Do this: Copy verbatim the material from its first line to the line that holds "# flanges. +X", including that line.

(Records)
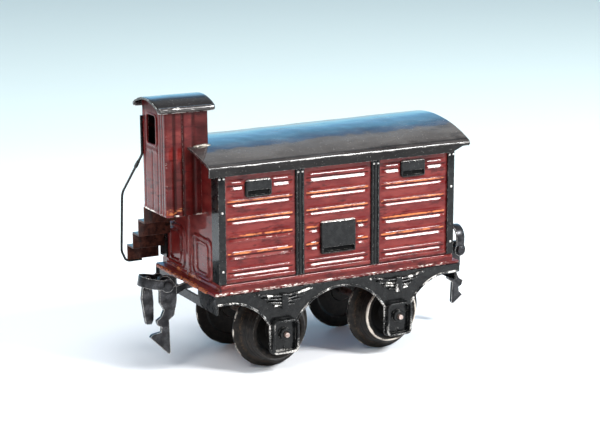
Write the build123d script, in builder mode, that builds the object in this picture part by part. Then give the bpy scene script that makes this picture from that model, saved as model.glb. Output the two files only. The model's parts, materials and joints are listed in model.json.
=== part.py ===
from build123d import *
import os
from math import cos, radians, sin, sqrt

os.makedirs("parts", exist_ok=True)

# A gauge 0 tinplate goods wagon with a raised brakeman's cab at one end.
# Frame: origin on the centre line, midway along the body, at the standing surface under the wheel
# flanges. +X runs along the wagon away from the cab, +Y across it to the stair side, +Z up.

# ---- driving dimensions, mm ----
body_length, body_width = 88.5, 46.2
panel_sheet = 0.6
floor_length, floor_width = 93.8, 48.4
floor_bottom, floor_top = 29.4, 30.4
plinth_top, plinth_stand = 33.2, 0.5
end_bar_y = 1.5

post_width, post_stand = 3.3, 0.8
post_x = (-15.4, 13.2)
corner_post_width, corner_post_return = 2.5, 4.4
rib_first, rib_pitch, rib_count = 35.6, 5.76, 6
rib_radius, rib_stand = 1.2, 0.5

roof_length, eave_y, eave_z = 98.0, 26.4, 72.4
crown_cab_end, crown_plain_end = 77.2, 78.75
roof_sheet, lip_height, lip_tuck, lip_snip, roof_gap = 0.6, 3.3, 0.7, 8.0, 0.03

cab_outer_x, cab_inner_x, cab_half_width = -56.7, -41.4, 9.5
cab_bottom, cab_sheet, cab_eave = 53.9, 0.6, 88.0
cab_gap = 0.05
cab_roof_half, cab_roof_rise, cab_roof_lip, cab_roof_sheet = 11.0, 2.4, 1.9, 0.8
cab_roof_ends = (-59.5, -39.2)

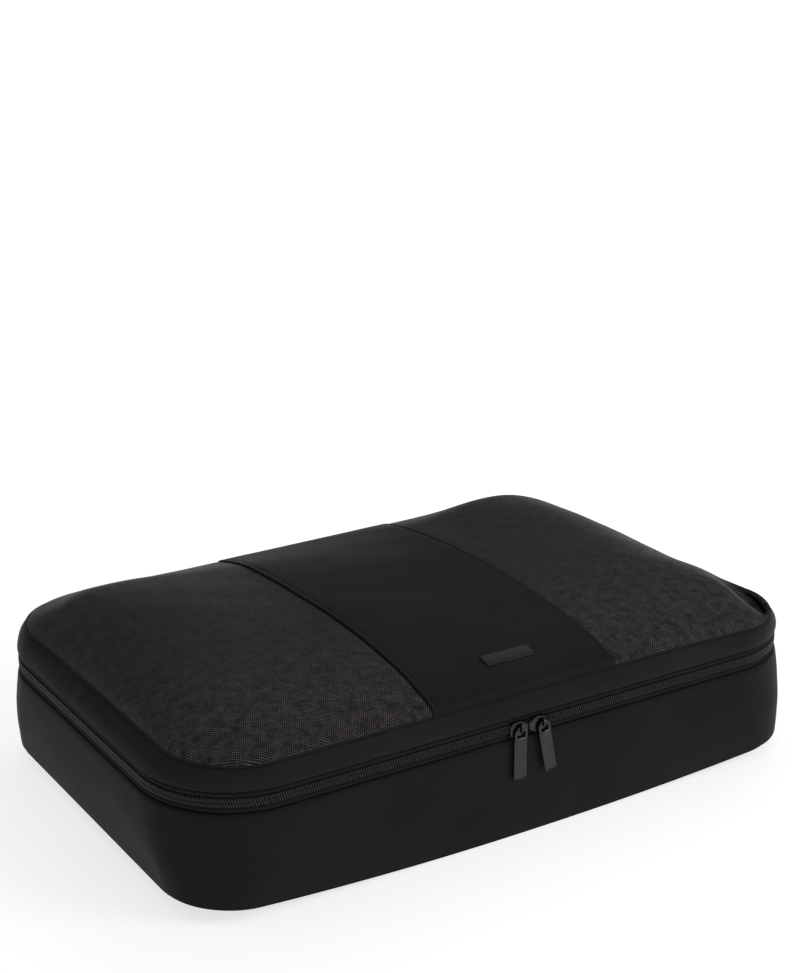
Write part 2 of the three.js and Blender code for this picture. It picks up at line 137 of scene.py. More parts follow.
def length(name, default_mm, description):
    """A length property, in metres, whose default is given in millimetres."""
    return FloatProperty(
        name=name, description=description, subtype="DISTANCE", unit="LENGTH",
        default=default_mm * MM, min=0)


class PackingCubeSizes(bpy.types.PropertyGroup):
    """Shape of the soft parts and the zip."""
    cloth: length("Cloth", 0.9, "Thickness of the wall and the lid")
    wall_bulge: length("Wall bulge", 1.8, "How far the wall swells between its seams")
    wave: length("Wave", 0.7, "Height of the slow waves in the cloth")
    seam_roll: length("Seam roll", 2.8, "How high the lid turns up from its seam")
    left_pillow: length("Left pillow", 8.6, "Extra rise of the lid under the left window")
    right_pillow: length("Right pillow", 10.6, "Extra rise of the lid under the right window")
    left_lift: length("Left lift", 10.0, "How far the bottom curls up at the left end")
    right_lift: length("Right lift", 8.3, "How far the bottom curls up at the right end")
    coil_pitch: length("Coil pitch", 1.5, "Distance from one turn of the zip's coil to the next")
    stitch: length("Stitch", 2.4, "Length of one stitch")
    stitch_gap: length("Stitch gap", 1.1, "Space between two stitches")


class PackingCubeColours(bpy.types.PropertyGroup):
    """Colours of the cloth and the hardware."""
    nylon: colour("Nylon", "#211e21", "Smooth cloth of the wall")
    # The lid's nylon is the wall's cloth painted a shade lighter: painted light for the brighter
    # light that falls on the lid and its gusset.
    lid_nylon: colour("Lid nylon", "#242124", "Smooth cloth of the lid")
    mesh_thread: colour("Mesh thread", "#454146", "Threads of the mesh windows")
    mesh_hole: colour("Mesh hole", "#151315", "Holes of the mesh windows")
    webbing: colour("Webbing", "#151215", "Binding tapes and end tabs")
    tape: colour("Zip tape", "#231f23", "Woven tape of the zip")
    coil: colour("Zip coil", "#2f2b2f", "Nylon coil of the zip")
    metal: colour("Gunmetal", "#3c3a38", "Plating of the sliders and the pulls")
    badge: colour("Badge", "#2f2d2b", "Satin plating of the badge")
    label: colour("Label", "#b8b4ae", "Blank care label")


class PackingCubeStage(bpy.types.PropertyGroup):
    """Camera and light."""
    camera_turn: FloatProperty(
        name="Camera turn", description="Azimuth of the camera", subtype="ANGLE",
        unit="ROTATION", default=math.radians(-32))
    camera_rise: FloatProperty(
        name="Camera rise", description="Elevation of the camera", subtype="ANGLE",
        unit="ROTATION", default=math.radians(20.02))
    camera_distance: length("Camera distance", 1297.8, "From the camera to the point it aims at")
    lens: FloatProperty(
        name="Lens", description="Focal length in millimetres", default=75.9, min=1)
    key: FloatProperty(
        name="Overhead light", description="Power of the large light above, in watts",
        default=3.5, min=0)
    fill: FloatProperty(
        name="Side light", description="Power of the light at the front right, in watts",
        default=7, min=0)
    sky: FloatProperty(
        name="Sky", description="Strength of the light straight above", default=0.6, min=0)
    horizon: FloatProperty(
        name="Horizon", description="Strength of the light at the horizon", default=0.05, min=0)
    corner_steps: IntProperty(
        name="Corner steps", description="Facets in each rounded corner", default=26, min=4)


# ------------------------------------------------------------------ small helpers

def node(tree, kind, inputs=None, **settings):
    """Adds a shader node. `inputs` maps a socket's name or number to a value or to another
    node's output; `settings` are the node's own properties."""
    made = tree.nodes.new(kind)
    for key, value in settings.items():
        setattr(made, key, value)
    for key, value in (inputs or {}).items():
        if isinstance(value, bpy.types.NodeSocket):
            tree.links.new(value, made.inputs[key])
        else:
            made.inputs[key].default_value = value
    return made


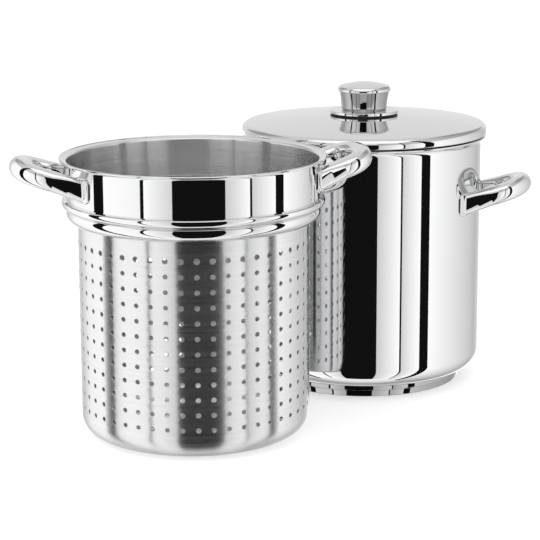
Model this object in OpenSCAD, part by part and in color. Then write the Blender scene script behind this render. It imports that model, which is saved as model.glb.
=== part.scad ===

Finished answer:
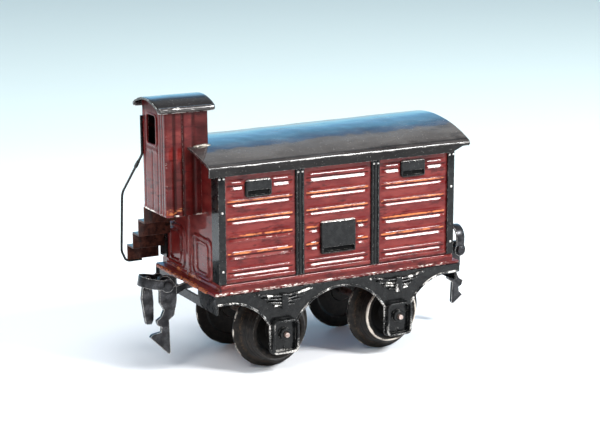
Write the build123d script, in builder mode, that builds the object in this picture part by part. Then give the bpy scene script that makes this picture from that model, saved as model.glb. Output the two files only. The model's parts, materials and joints are listed in model.json.
=== part.py ===
from build123d import *
import os
from math import cos, radians, sin, sqrt

os.makedirs("parts", exist_ok=True)

# A gauge 0 tinplate goods wagon with a raised brakeman's cab at one end.
# Frame: origin on the centre line, midway along the body, at the standing surface under the wheel
# flanges. +X runs along the wagon away from the cab, +Y across it to the stair side, +Z up.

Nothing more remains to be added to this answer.